When the young man awoke, he glanced at the clock and saw that it was long after midnight. He reached for his revolver to end his life. But his eye fell upon the ledger, and he saw something he had not seen before. There, beneath his writing, “A great debt! Who can pay?” was written a single word: “Nicholas.”
He was dumbfounded. It was the Czar’s signature. He said to himself, “The czar must have come by when I was asleep. He has seen the book. He knows all. Still he is willing to forgive.”
The young soldier then trusted the word of the czar. The next morning a messenger came from the palace with exactly the amount needed to meet the deficit. Only the czar could pay, and the czar did pay.

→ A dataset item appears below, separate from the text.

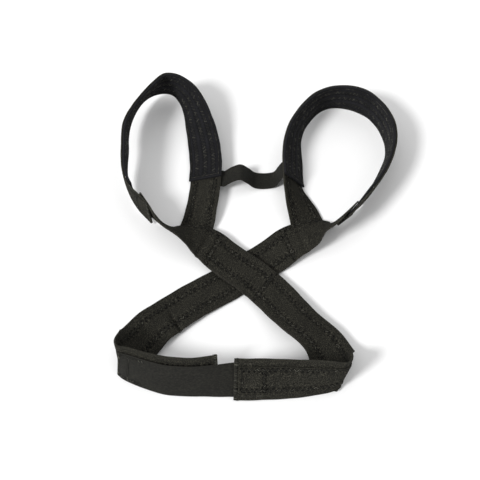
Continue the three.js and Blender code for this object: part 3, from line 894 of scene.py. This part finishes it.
def makeStay(side, sewing):
    strap, shift = straps[side], -layered(cross, stay)
    start, end = [float(strap.run(place)) for place in crossMarks[side]["stay"]]
    depth, reach = staySewing["depth"], staySewing["endReach"]
    relief = Relief(seeds[side] + 9, staySewing["uneven"])
    inset = staySewing["endInset"]
    rows = relief.sewn(*alongRows(crossSewing, start + inset, end - inset, depth),
                       *[plainRow((run, -reach), (run, reach))
                         for run in (start + staySewing["endRow"], end - staySewing["endRow"])])
    if side == "left":
        reach = staySewing["beltReach"]
        rows += relief.sewn(Row((beltSeam, -reach), (beltSeam, reach), crossSewing["zigzag"],
                                crossSewing["pitch"], depth))
    sheetPiece(f"stayBand_{side}", f"stay_band_{side}", strap, stay, start, end, shift, relief,
               webbing, "webbing", columns=staySewing["columns"], spacing=crossSewing["spacing"],
               edgeDepth=staySewing["edgeDepth"])
    for row in rows:
        sewing.row(strap, row, shift - stay["thickness"] / 2, -1, relief.depth)


beltSeam = float(straps["left"].run(beltPlaces["seam"]))
for side in ("left", "right"):
    makeShoulder(side)
    makeTabPatch(side)
    makeCross(side)
    print(side, "side made")


# Waist elastic, its fastening patch and the neck strap.
beltSewing = {"rows": (-0.0165, 0.0165), "zigzag": 0.0026, "pitch": 0.0036, "start": 0.002, "end": 6,
              "seam": 0.013, "seamReach": 0.015, "uneven": 0.00008, "overcastHalf": 0.019,
              "overcastBite": 0.0025}
neckSewing = {"runs": (0.002, 0.008), "reach": 0.0105, "zigzag": 0.0018, "pitch": 0.0028, "uneven": 0.00008,
              "columns": 18}


def makeElasticBelt():
    relief = Relief(15, beltSewing["uneven"])
    seam, reach = beltSewing["seam"], beltSewing["seamReach"]
    rows = relief.sewn(*alongRows(beltSewing, beltSewing["start"], float(beltRun.run(beltSewing["end"]))),
                       plainRow((seam, -reach), (seam, reach)))
    sheetPiece("beltElastic", "belt_elastic", beltRun, belt, 0, beltRun.length, 0, relief,
               elastic, "elastic", held="stretched")
    sewing = Sewing(31)
    face = belt["thickness"] / 2
    for row in rows:
        sewing.row(beltRun, row, -face, -1, relief.depth)
    half, bite = beltSewing["overcastHalf"], beltSewing["overcastBite"]
    sewing.overcast(beltRun, 0.0, -1, half, (-face, face), bite=bite)
    sewing.link("beltStitches", "elastic")


def makeBeltPatch():
    end = float(straps["left"].run(beltPlaces["end"]))
    sheetPiece("beltHookPatch", "belt_hook_patch", straps["left"], beltPatch, beltSeam, end,
               layered(cross, beltPatch), Relief(3, 0), hookTape, "hook_tape", wander=0)


def makeNeckStrap():
    relief = Relief(18, neckSewing["uneven"])
    reach, (first, second) = neckSewing["reach"], neckSewing["runs"]
    rows = relief.sewn(*[Row((run, -reach), (run, reach), neckSewing["zigzag"], neckSewing["pitch"])
                         for run in (first, second, neckLine.length - second, neckLine.length - first)])
    sheetPiece("neckStrap", "neck_strap", neckLine, neck, 0, neckLine.length, 0, relief, elastic, "elastic",
               columns=neckSewing["columns"])
    sewing = Sewing(41)
    for row in rows:
        for way in (1, -1):
            sewing.row(neckLine, row, way * neck["thickness"] / 2, way, relief.depth)
    sewing.link("neckStitches", "elastic")


makeElasticBelt()
makeBeltPatch()
makeNeckStrap()
print("elastics made")


# Floor and light.
studio = {"floor": 6.0, "pale": (0.9, 0.9, 0.9, 1), "paler": (0.92, 0.92, 0.92, 1), "grain": 40.0,
          "gloss": 0.2, "relief": 0.00002, "sky": 0.76, "sun": 2.75,
          "sunAngle": 16.0, "travel": (0.95, 0.8, -1.0)}


def addFloor():
    half = studio["floor"] / 2
    corners = [(-half, -half, 0), (half, -half, 0), (half, half, 0), (-half, half, 0)]
    mesh = bpy.data.meshes.new("floor")
    mesh.from_pydata(corners, [], [(0, 1, 2, 3)])
    cloth = Cloth("tableTop")
    where = cloth.node("ShaderNodeTexCoord").value("Object")
    grain = cloth.noise(where, studio["grain"])
    colour = cloth.mix(grain * 0.3, studio["pale"], studio["paler"])
    roughness = 0.85 + grain * 0.05
    fixed = {"Specular IOR Level": studio["gloss"]}
    mesh.materials.append(cloth.finish(colour, roughness, grain, studio["relief"], fixed))
    floor = bpy.data.objects.new("floor", mesh)
    bpy.context.scene.collection.objects.link(floor)


def addLight():
    world = bpy.data.worlds.new("studio")
    bpy.context.scene.world = world
    world.use_nodes = True
    background = world.node_tree.nodes["Background"]
    background.inputs["Color"].default_value = (1, 1, 1, 1)
    background.inputs["Strength"].default_value = studio["sky"]
    lamp = bpy.data.lights.new("window", "SUN")
    lamp.energy = studio["sun"]
    lamp.angle = math.radians(studio["sunAngle"])
    holder = bpy.data.objects.new("window", lamp)
    bpy.context.scene.collection.objects.link(holder)
    holder.rotation_euler = Vector(studio["travel"]).to_track_quat("-Z", "Y").to_euler()
    bpy.context.scene.view_settings.view_transform = "Standard"


addFloor()
addLight()
print("stage set")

We compare God’s righteousness to our own tawdry performance, and we ask: “A great debt to God! Who can pay?” But then a man of infinite resources steps forward and signs His name to our ledger—“Jesus of Nazareth.”
Only Jesus can pay, and pay He does. He hears our cry. He comes to our rescue. He cancels our debt. It is finished.
Therefore, because of God’s Son, the Savior, there is no condemnation for those who are in Christ Jesus (Rom. 8:1). There is no one who is able snatch us out of the Father’s hand (Jn. 10:28–29). There is nothing that can separate us from the love of God, which is in Christ Jesus (Rom. 8:38–39). There is no fear remaining for those the Father has given to Jesus since He loses none but raises them up on the last day (Jn. 6:39).
If you are looking for a psychological lift for the moment, a temporary bromide to relieve the distress of life—Marx’s “opiate of the people”—then you are welcome to any religious fantasy you fancy. Be advised, though, it might soothe for the moment, but it will never heal since it cannot cure.
If, however, you want genuine healing instead of emotional distraction, then you need a genuine Healer, a Rescuer. Only One can provide that: Jesus Christ, God’s Son, Savior.